_Task details_. Reproduce the top of the data verbatim, through and including the line that contains "return radii".

_Available data_.
-*-
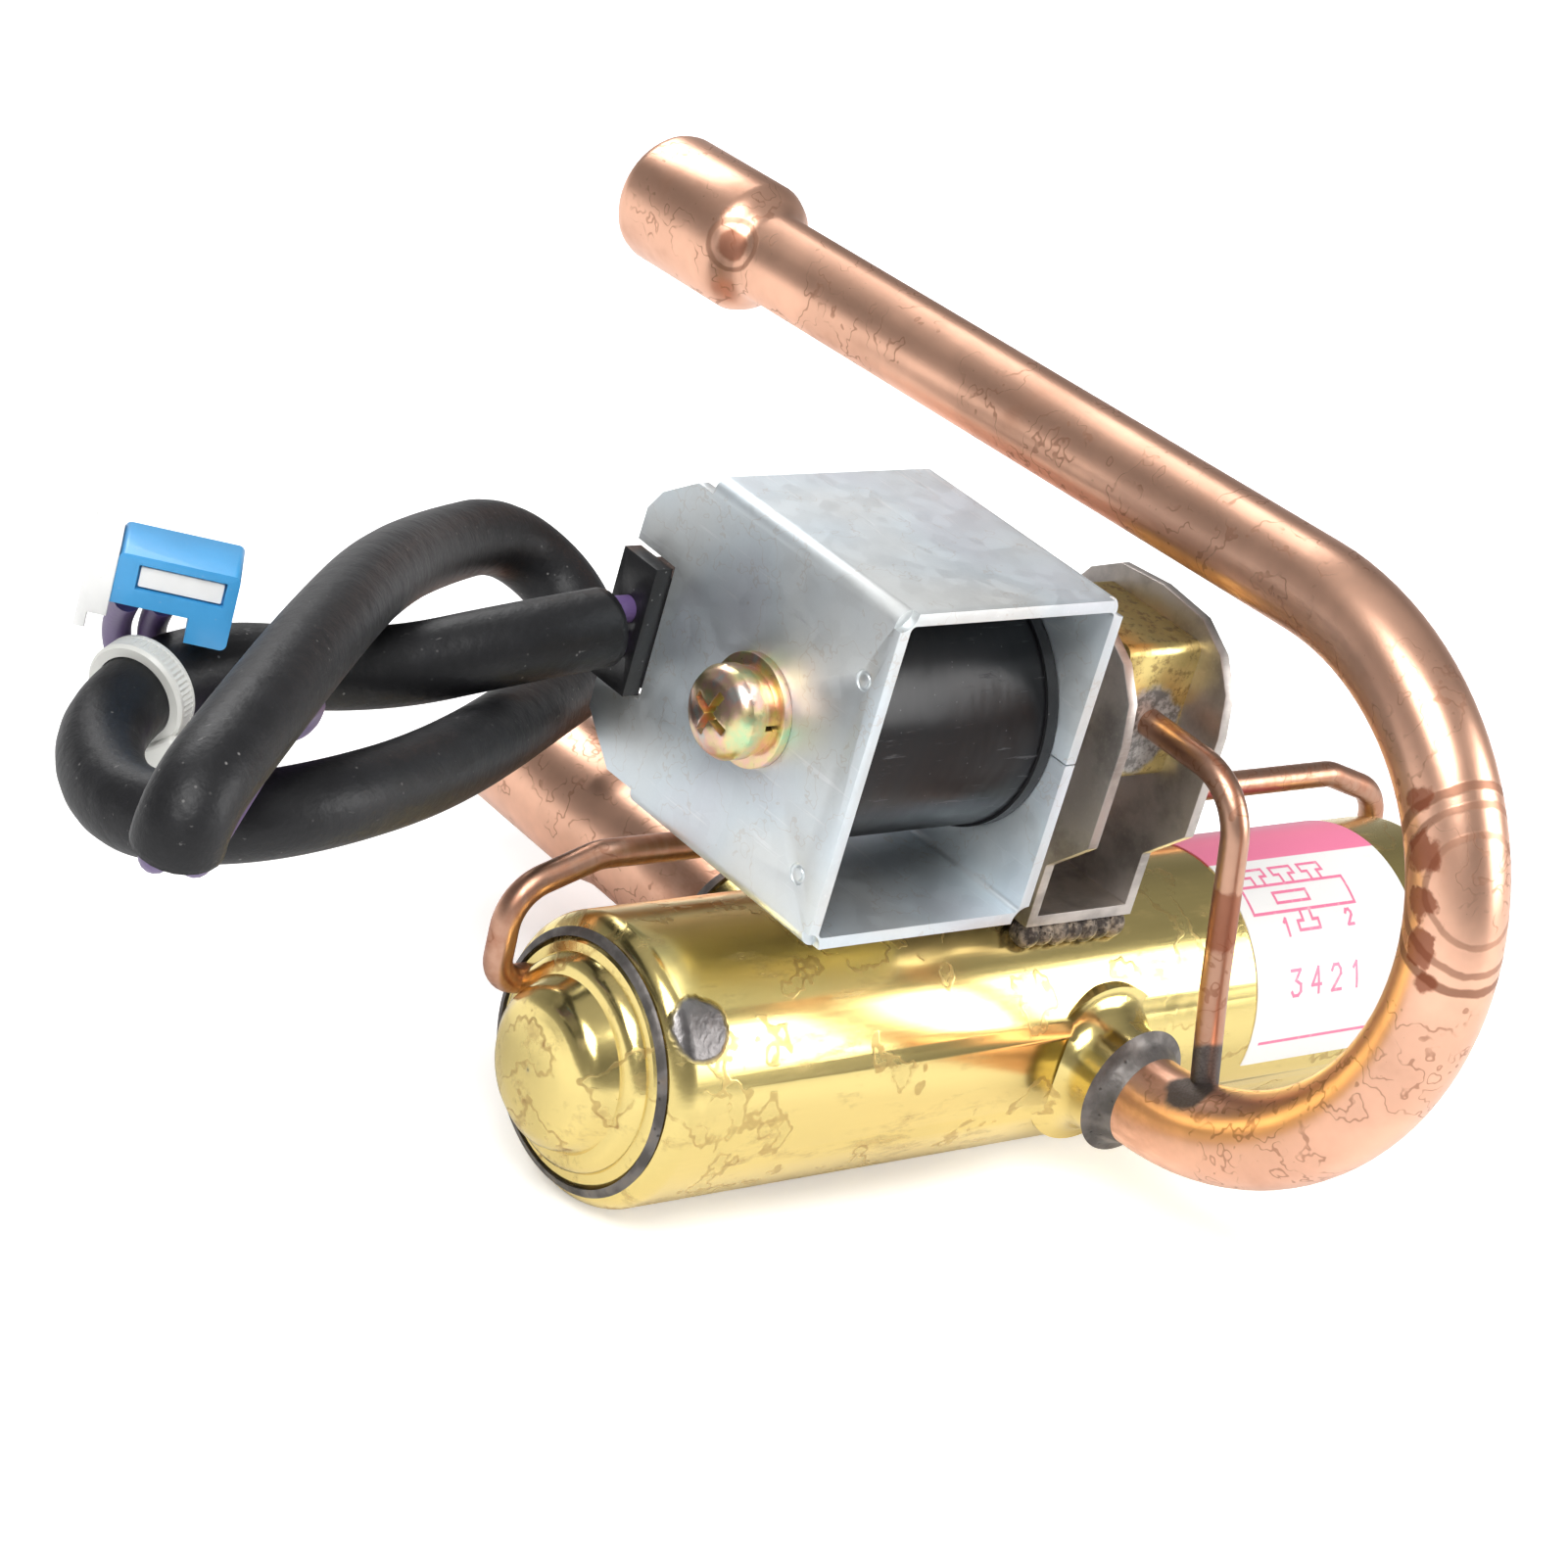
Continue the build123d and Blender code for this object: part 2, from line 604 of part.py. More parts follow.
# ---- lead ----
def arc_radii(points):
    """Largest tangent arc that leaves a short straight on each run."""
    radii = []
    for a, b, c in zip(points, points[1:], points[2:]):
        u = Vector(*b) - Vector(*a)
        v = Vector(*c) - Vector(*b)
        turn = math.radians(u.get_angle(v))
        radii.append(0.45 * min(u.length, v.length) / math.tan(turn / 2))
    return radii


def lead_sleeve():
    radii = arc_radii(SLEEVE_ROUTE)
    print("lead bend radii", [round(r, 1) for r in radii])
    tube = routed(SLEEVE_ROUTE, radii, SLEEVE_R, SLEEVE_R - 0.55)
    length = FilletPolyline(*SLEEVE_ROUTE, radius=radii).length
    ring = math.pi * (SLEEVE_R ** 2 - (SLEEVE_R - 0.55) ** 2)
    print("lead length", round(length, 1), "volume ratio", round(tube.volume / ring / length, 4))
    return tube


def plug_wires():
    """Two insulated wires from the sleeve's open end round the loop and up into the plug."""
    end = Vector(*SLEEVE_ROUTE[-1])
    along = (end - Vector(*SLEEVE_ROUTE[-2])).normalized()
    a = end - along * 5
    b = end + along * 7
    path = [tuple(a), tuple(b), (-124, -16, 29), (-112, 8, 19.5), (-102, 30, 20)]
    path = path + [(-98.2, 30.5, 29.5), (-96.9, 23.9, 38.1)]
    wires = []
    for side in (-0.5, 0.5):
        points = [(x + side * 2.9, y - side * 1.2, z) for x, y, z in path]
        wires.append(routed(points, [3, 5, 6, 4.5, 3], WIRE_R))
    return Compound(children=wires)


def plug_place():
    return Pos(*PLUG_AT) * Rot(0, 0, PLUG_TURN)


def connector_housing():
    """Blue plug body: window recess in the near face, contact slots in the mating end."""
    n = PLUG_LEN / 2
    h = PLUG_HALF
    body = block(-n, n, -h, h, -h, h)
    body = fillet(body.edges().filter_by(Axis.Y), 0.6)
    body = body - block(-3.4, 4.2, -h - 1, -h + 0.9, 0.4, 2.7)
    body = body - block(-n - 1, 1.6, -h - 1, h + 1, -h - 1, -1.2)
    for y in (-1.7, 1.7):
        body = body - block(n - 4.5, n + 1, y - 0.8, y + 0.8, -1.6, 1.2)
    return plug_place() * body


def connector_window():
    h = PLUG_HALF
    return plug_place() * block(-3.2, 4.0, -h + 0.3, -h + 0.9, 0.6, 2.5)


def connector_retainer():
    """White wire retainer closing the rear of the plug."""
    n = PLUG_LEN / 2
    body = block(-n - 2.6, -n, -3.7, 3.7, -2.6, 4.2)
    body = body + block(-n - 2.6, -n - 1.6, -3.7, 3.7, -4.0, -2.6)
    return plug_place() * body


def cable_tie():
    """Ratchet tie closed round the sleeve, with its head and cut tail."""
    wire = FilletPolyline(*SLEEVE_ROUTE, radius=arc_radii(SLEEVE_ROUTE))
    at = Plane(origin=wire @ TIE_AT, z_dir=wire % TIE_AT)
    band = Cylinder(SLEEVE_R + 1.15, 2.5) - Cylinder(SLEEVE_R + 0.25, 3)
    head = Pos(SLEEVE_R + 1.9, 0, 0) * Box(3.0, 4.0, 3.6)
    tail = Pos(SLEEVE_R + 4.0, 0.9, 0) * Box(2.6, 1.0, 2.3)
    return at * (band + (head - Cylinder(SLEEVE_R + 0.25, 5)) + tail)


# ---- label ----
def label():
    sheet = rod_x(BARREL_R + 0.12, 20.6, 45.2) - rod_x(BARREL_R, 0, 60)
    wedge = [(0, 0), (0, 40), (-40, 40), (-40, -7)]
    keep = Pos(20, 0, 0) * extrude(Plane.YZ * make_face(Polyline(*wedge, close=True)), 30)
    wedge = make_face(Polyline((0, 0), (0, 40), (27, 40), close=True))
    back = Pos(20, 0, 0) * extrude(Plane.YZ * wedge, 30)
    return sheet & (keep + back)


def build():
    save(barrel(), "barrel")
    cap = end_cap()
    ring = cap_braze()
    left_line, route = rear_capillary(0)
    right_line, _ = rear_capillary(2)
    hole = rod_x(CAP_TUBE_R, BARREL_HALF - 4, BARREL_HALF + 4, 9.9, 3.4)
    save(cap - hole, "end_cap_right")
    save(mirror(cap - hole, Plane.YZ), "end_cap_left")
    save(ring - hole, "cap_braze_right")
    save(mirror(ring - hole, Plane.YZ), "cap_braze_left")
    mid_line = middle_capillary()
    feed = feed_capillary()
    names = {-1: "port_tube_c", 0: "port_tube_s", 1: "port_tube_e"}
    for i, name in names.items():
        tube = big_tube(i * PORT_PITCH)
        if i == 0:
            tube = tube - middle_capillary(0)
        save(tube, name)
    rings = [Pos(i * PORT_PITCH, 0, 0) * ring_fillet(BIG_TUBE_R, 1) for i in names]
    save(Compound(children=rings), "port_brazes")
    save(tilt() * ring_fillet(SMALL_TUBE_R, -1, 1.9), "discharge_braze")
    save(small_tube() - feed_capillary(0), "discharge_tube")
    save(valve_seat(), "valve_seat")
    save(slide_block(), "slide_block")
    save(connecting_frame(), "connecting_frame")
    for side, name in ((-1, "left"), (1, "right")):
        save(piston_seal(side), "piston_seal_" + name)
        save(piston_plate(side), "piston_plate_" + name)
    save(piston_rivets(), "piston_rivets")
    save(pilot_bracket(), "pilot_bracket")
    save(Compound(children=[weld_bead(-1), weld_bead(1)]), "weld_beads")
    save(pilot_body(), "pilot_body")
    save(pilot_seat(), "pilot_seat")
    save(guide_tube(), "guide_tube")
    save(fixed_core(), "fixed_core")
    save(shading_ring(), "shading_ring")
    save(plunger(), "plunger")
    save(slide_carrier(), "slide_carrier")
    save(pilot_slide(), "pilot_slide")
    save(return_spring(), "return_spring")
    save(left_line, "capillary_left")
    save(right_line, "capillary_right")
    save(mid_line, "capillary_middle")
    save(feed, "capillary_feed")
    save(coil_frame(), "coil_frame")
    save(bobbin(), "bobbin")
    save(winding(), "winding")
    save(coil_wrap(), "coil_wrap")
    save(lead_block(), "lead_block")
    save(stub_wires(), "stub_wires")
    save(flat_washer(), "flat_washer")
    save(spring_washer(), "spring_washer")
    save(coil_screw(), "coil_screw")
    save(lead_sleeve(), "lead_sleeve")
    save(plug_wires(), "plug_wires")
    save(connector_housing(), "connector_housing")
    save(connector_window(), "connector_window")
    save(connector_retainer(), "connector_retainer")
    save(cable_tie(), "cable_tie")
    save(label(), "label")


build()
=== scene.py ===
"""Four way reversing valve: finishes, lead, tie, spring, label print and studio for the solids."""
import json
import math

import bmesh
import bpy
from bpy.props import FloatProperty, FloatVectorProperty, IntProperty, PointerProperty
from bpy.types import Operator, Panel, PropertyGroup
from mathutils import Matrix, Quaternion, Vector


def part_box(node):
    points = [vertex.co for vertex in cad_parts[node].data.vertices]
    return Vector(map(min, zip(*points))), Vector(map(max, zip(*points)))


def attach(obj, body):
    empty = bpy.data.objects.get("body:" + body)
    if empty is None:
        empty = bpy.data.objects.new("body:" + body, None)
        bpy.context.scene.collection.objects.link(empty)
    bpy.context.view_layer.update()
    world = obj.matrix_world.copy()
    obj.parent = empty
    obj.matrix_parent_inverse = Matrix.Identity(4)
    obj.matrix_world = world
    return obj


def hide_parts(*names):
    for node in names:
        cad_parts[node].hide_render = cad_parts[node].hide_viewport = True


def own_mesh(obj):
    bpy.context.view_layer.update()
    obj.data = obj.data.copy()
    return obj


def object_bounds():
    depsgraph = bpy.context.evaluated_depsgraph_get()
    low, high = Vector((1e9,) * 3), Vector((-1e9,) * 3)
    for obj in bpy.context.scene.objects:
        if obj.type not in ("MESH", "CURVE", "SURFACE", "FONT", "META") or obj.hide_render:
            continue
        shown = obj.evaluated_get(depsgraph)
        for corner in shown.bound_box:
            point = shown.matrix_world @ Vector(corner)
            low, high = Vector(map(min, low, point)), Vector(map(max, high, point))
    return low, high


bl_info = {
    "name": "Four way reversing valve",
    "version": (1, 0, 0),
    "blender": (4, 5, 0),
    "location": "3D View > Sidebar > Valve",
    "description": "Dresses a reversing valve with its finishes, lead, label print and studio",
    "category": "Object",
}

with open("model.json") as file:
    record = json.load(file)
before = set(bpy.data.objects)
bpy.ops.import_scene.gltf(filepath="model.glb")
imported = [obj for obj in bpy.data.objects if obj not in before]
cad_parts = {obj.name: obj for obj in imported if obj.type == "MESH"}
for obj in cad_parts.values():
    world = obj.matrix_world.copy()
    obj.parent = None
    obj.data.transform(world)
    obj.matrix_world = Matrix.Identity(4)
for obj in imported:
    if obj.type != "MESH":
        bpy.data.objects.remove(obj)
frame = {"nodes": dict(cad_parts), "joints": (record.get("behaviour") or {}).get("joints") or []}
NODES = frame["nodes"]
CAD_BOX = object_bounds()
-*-
_Exercise output_.
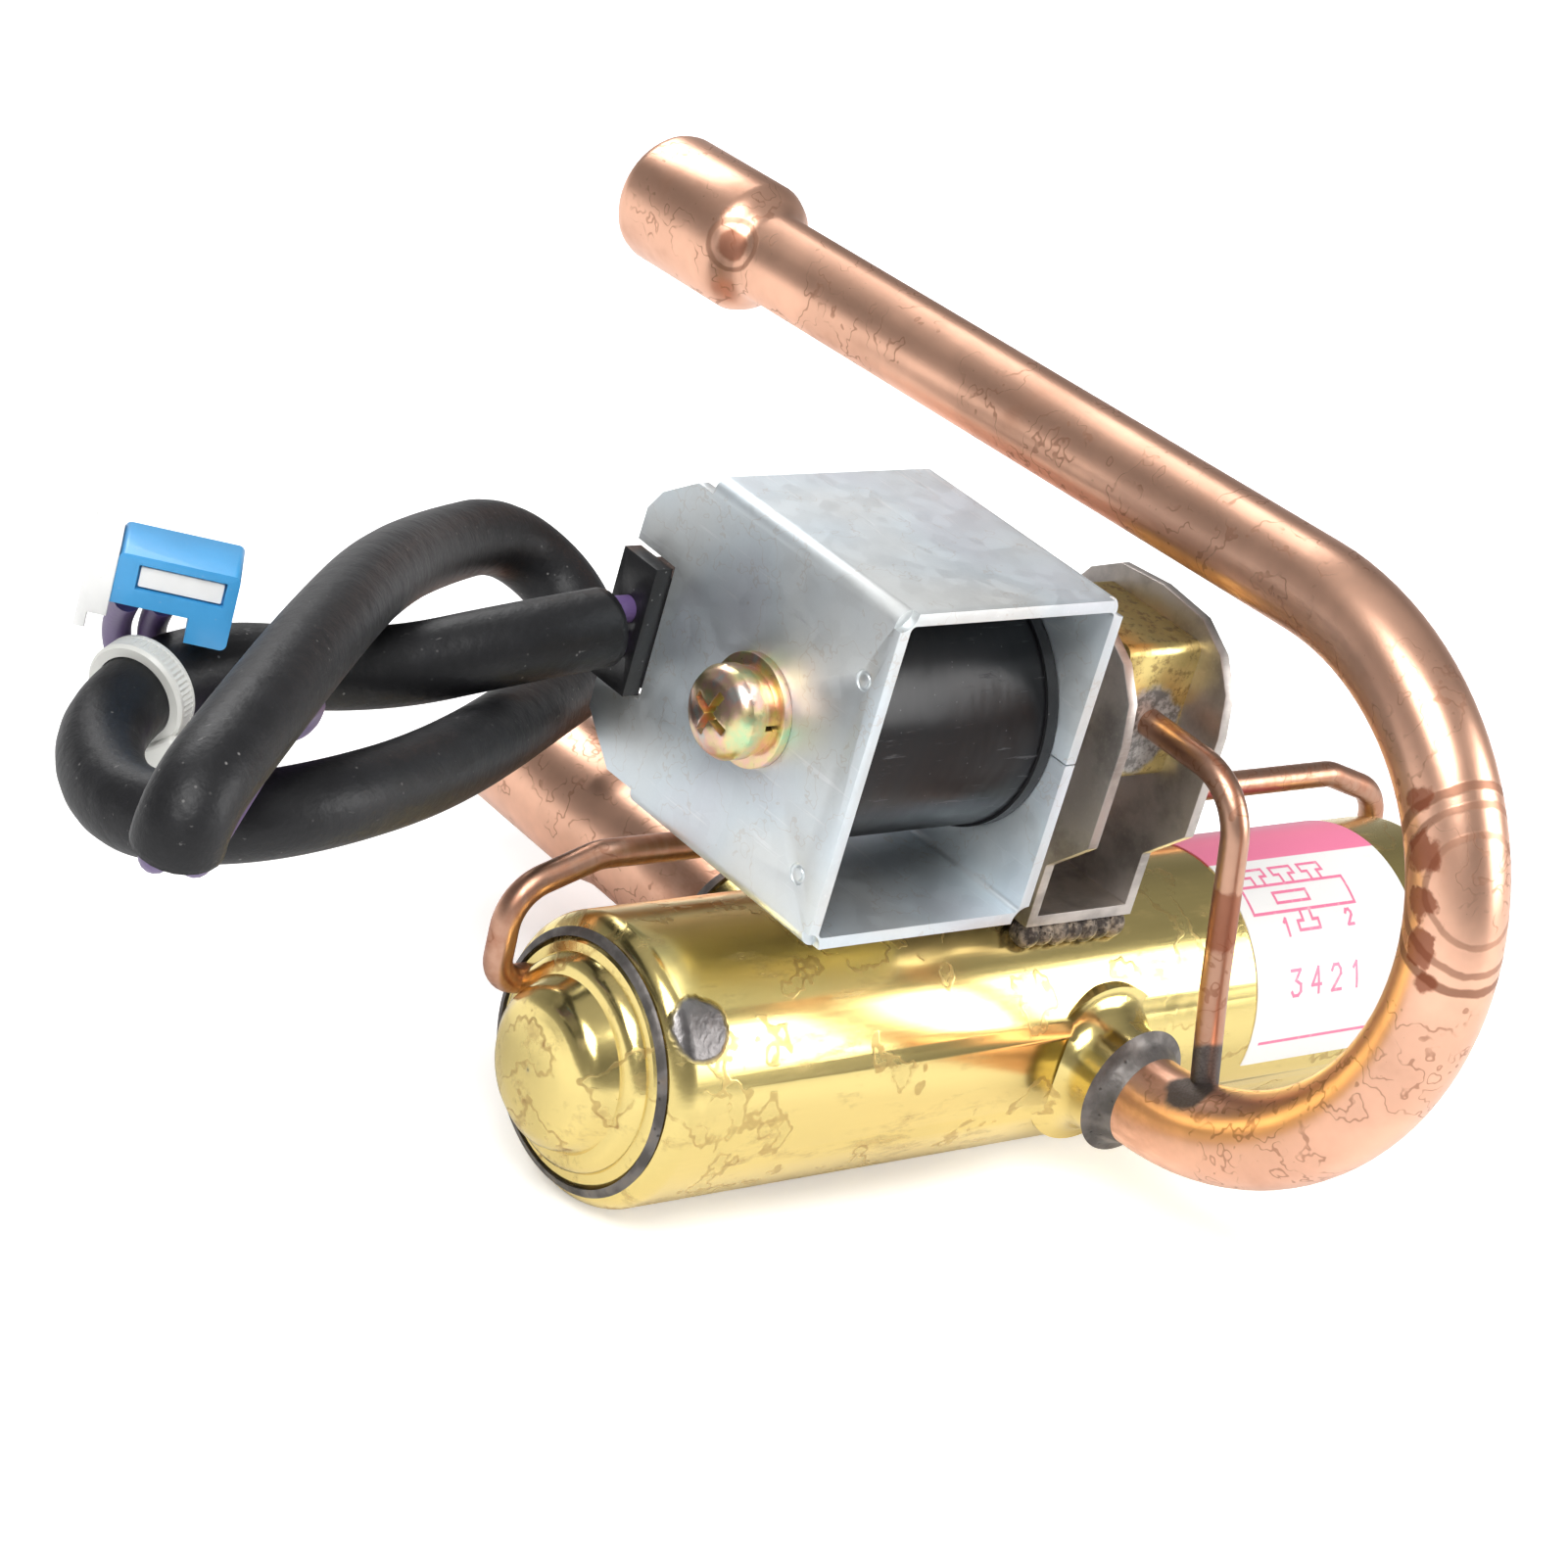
Continue the build123d and Blender code for this object: part 2, from line 604 of part.py. More parts follow.
# ---- lead ----
def arc_radii(points):
    """Largest tangent arc that leaves a short straight on each run."""
    radii = []
    for a, b, c in zip(points, points[1:], points[2:]):
        u = Vector(*b) - Vector(*a)
        v = Vector(*c) - Vector(*b)
        turn = math.radians(u.get_angle(v))
        radii.append(0.45 * min(u.length, v.length) / math.tan(turn / 2))
    return radii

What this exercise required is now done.